- FAA Publication
- Abbreviation: FAA Order 8130.34
- Status: Active
- First published: 27 March 2008
- Latest version: D 8 September 2017
- Organization: Federal Aviation Administration AIR-600
- Domain: Airworthiness certification
- Website: Order 8130.34D

= FAA Order 8130.34 =

Airworthiness Certification

FAA Order 8130.34D, Airworthiness Certification of Unmanned Aircraft Systems, establishes procedures for issuing either special airworthiness certificates in the experimental category or special flight permits to unmanned aircraft systems (UAS), optionally piloted aircraft (OPA), and aircraft intended to be flown as either a UAS or an OPA.
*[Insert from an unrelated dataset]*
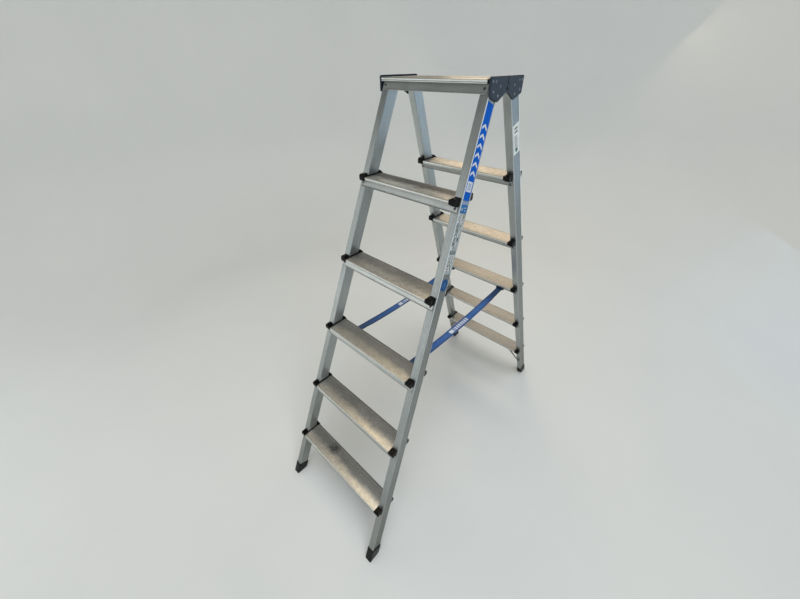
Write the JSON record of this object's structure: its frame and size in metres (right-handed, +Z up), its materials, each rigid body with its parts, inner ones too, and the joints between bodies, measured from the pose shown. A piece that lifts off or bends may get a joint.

Airworthiness Certification of Unmanned Aircraft Systems, establishes procedures for issuing this certification, and as such establishes guidance standards for certification aspects of development and operation, which may be addressed by adoption of such standards as ARP4754A, and DO-178C.

Obtaining an experimental airworthiness certificate for a particular UAS is currently the only way civil operators of unmanned aircraft are accessing the National Airspace System (NAS) of the United States. Moreover, the Order establishes that such aircraft may enter the NAS only with a safety pilot monitoring its controls.

Adoption of ARP4754, DO-178C, DO-254, DO-278, and other related guidance standards to UAS programs is rapidly growing because of the certification requirements established with this FAA Order.